__BRIEF__
Below, find each line holding "finishes" and state how many there are, using the number alone.

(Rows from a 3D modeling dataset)
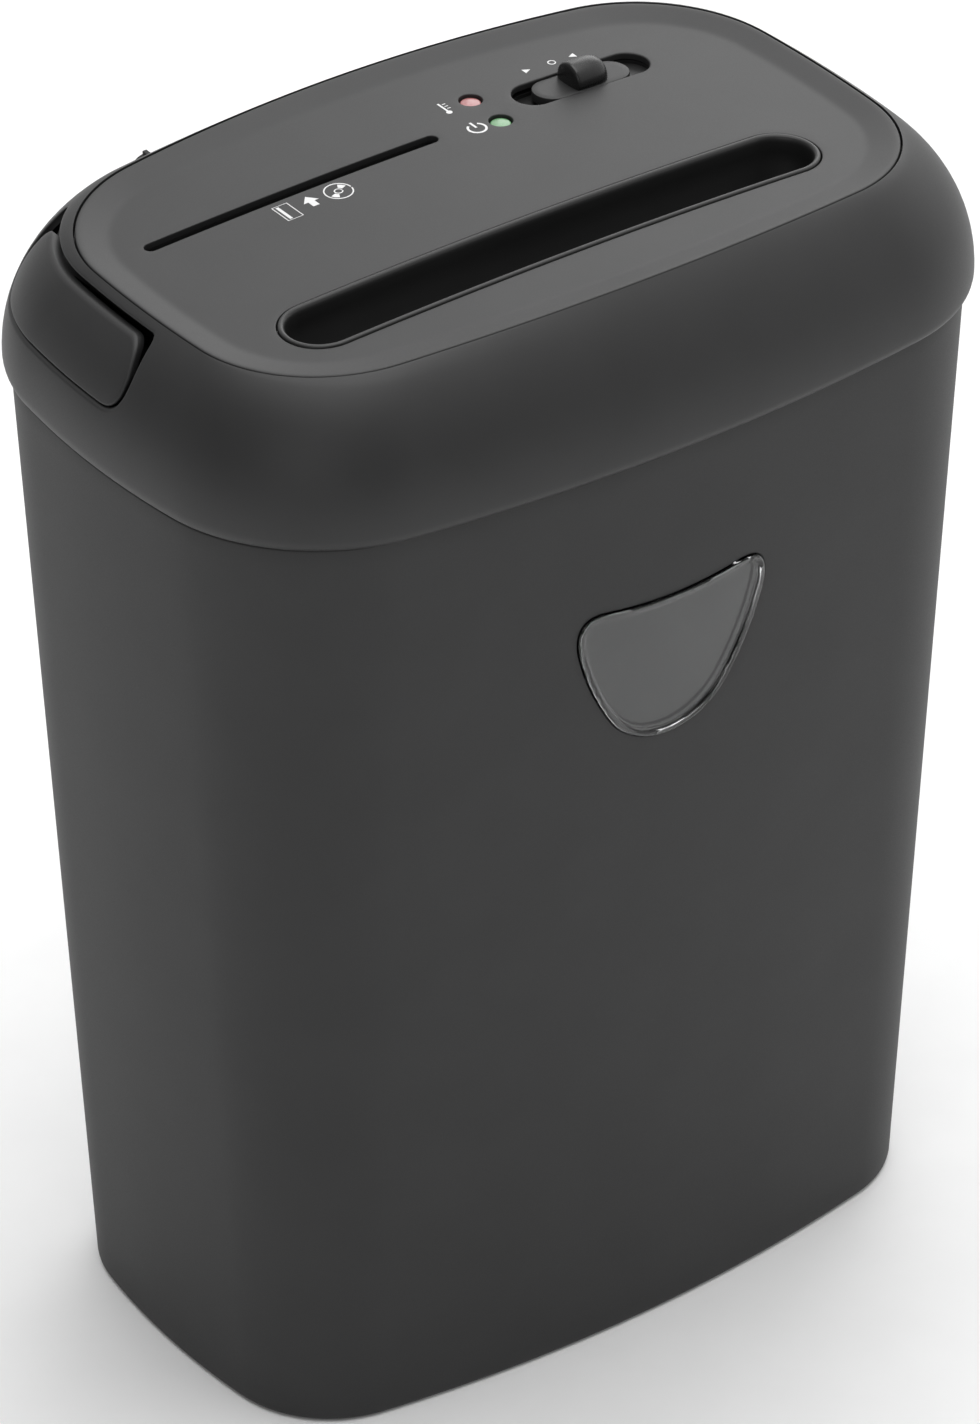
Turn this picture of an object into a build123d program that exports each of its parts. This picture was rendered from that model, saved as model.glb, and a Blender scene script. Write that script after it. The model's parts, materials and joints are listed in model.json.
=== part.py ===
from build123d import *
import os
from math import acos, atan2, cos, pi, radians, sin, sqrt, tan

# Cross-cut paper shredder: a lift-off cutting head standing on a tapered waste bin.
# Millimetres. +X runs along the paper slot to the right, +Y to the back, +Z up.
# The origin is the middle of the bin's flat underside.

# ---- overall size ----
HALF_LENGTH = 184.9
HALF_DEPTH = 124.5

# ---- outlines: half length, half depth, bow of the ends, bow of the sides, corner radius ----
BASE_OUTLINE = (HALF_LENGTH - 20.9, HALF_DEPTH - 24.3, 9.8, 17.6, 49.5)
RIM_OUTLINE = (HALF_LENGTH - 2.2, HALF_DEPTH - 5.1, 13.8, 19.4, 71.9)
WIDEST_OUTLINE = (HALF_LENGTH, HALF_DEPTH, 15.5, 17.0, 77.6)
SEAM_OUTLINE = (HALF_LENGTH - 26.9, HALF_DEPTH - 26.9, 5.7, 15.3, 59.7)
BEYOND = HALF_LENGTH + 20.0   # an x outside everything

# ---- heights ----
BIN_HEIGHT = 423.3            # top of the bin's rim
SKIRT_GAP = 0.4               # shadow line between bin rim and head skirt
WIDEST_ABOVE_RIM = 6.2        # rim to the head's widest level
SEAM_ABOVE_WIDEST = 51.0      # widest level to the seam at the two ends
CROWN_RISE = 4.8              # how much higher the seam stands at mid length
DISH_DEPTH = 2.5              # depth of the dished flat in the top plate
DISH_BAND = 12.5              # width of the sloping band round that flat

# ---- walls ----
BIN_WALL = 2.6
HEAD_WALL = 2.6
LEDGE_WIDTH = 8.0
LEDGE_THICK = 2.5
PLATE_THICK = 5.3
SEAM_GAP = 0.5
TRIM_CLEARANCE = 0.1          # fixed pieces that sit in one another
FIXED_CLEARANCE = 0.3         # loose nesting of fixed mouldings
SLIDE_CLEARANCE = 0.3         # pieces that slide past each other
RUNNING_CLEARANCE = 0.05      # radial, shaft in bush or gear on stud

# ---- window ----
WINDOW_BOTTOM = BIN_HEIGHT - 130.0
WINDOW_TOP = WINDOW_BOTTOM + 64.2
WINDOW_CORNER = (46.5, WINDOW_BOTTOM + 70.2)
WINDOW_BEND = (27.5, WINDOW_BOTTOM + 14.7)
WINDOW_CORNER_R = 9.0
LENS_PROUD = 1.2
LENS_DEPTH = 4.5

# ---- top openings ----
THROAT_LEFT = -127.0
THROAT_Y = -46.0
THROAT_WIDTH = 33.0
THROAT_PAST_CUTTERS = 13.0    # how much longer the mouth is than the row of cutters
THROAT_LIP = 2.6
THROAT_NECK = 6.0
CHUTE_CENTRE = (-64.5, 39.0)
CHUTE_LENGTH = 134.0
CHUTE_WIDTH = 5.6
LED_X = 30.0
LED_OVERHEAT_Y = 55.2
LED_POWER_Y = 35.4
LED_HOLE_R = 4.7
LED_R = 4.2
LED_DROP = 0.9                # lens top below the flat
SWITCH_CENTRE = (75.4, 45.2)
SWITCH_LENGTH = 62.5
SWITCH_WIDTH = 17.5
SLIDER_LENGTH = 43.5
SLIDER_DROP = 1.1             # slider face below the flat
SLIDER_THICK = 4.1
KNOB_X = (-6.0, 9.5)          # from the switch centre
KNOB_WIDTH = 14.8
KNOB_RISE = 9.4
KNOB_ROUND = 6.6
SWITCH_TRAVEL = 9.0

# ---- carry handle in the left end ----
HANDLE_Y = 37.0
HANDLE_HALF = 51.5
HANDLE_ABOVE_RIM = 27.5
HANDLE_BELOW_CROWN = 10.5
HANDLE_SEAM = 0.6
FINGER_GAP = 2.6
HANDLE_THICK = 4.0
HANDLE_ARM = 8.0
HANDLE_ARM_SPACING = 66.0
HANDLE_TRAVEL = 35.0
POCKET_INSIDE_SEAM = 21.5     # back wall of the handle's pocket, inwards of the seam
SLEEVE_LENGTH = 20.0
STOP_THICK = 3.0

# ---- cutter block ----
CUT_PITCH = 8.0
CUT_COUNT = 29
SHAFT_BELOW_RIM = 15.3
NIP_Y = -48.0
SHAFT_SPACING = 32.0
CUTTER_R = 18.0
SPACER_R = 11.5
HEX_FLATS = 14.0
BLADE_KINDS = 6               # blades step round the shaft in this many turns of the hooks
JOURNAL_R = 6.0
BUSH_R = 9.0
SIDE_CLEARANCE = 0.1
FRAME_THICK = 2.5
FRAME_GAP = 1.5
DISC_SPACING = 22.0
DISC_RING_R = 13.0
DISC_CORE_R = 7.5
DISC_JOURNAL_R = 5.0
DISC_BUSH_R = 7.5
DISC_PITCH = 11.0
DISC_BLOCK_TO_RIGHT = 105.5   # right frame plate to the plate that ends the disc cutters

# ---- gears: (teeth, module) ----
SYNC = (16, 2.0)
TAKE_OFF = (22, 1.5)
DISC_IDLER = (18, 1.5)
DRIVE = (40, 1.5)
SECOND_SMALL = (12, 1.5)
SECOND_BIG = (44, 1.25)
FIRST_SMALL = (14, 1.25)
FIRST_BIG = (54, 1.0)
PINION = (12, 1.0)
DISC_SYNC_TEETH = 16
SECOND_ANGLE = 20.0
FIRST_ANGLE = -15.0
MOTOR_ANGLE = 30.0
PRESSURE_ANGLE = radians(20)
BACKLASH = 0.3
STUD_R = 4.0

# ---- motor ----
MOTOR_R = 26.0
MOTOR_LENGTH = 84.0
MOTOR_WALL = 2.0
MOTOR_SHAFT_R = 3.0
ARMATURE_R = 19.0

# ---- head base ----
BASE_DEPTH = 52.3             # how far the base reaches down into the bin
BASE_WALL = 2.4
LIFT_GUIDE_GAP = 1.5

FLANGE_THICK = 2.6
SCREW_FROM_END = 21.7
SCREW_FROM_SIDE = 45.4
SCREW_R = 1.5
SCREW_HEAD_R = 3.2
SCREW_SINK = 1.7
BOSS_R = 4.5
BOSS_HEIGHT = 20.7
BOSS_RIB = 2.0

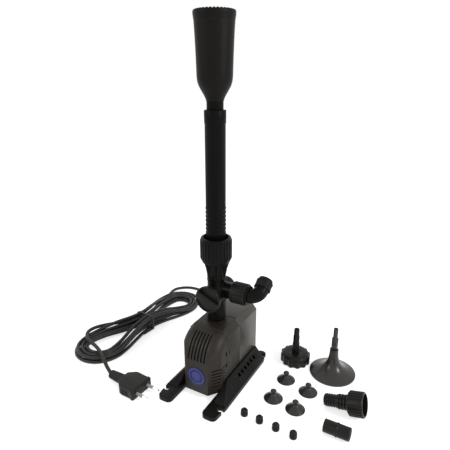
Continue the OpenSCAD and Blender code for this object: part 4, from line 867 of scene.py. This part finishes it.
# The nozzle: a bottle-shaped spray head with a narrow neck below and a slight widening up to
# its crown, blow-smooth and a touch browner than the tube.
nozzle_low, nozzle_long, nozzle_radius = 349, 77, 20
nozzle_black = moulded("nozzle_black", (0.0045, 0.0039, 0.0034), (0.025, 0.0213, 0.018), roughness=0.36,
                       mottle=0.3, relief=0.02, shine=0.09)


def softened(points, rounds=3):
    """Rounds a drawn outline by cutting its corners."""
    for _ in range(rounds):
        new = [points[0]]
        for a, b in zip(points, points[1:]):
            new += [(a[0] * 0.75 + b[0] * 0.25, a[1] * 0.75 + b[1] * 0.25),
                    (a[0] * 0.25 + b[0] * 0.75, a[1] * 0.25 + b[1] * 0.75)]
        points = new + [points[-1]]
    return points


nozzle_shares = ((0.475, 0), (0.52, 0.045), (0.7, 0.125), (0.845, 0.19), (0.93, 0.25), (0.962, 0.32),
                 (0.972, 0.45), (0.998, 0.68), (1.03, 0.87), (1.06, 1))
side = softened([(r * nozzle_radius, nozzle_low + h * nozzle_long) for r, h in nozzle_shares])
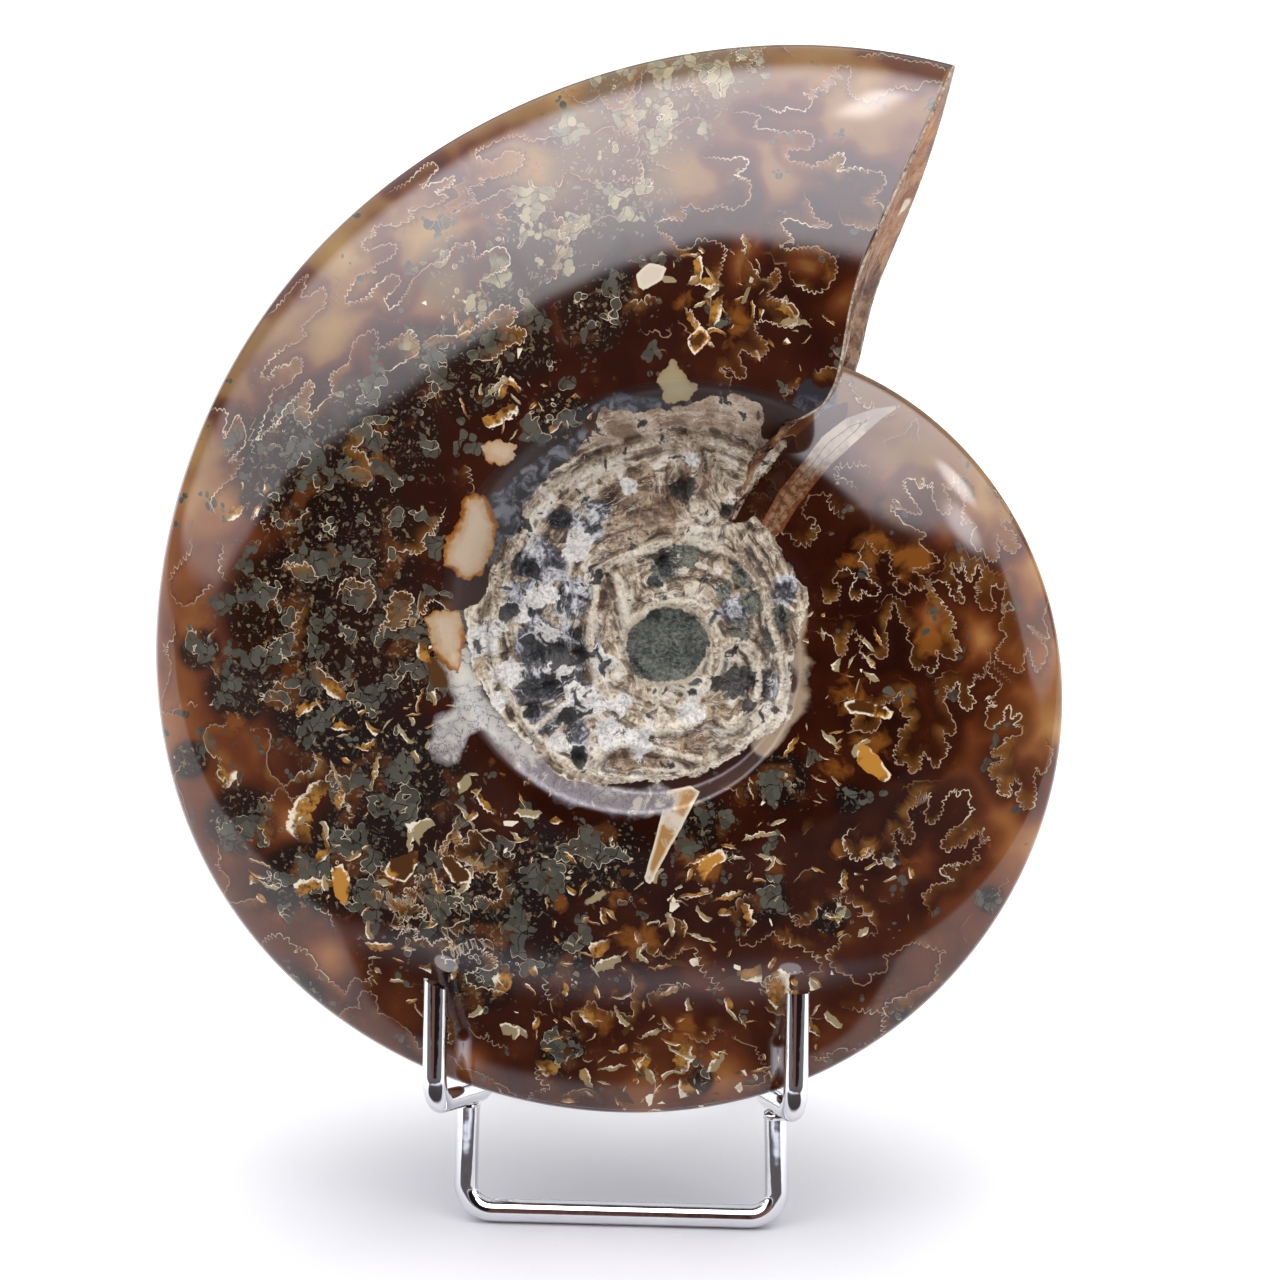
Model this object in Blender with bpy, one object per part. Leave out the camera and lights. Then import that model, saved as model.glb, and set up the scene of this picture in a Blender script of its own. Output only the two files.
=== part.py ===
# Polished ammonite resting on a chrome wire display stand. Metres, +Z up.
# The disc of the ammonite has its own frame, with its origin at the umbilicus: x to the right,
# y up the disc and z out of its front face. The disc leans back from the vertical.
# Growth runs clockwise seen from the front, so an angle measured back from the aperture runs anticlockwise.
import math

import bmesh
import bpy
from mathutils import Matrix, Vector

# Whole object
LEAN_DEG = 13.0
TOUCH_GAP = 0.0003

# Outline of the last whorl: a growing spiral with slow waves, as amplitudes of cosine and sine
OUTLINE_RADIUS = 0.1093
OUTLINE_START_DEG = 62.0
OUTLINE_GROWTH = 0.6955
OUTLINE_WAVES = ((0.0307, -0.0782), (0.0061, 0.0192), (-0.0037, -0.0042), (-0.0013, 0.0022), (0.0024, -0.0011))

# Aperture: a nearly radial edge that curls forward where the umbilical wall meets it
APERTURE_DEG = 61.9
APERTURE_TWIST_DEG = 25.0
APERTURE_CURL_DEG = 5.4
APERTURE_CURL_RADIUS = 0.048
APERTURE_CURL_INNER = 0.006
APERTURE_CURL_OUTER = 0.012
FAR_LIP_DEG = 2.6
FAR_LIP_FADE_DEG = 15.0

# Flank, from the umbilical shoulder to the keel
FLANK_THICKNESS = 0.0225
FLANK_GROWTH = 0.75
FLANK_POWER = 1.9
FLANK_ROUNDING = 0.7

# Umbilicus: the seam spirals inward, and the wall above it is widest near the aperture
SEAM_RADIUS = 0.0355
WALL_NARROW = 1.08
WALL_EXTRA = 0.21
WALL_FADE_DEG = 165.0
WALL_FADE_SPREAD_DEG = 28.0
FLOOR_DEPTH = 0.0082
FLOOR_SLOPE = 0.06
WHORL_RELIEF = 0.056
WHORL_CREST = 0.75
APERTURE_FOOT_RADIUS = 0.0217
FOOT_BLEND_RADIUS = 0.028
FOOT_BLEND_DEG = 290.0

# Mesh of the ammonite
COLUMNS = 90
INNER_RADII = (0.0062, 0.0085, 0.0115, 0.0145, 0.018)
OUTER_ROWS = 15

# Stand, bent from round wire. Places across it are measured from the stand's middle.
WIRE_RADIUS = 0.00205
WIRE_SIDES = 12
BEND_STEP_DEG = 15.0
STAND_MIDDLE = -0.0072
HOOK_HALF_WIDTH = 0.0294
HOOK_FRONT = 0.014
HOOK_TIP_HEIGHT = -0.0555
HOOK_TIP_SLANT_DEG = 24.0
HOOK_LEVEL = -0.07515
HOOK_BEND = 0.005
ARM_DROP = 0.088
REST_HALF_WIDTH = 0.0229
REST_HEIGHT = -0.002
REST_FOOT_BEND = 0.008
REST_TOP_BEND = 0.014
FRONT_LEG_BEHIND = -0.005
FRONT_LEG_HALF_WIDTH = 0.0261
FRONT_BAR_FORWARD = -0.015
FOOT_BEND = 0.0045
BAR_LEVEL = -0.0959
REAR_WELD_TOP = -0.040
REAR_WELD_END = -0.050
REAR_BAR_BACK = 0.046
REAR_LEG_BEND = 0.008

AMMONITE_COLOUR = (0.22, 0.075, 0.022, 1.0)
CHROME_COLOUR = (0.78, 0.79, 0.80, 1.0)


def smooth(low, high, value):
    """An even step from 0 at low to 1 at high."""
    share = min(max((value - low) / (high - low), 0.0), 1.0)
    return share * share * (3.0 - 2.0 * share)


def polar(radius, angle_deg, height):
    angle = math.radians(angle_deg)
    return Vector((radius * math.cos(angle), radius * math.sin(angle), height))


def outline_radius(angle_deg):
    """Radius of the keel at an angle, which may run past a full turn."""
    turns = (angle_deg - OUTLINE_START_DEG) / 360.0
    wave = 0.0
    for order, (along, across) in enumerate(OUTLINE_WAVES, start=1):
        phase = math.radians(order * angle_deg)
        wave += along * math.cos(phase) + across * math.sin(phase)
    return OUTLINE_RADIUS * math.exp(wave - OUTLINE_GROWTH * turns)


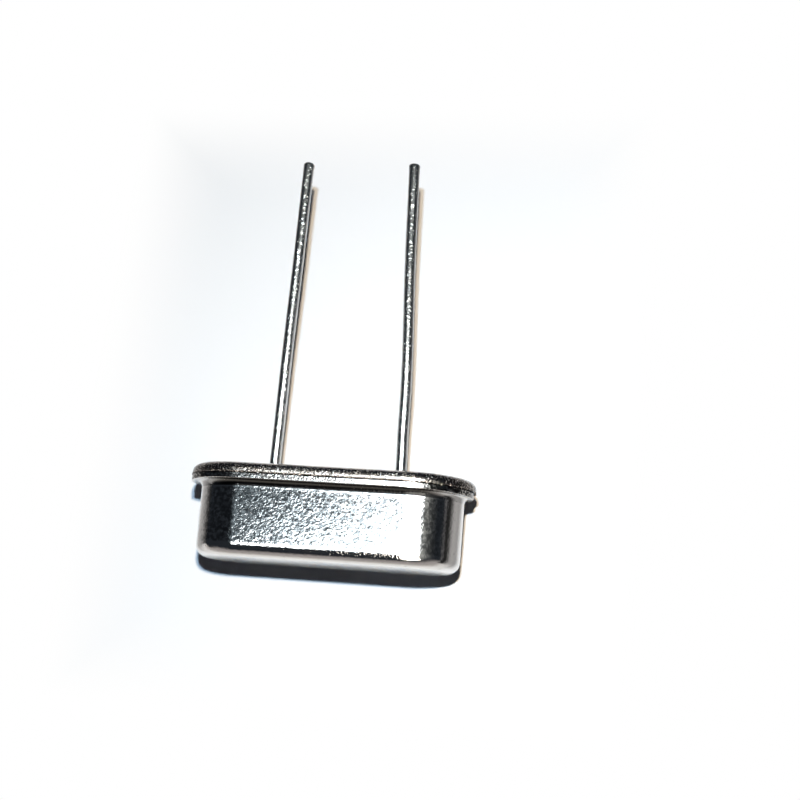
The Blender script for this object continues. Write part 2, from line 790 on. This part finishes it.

__FULL SOLUTION__
2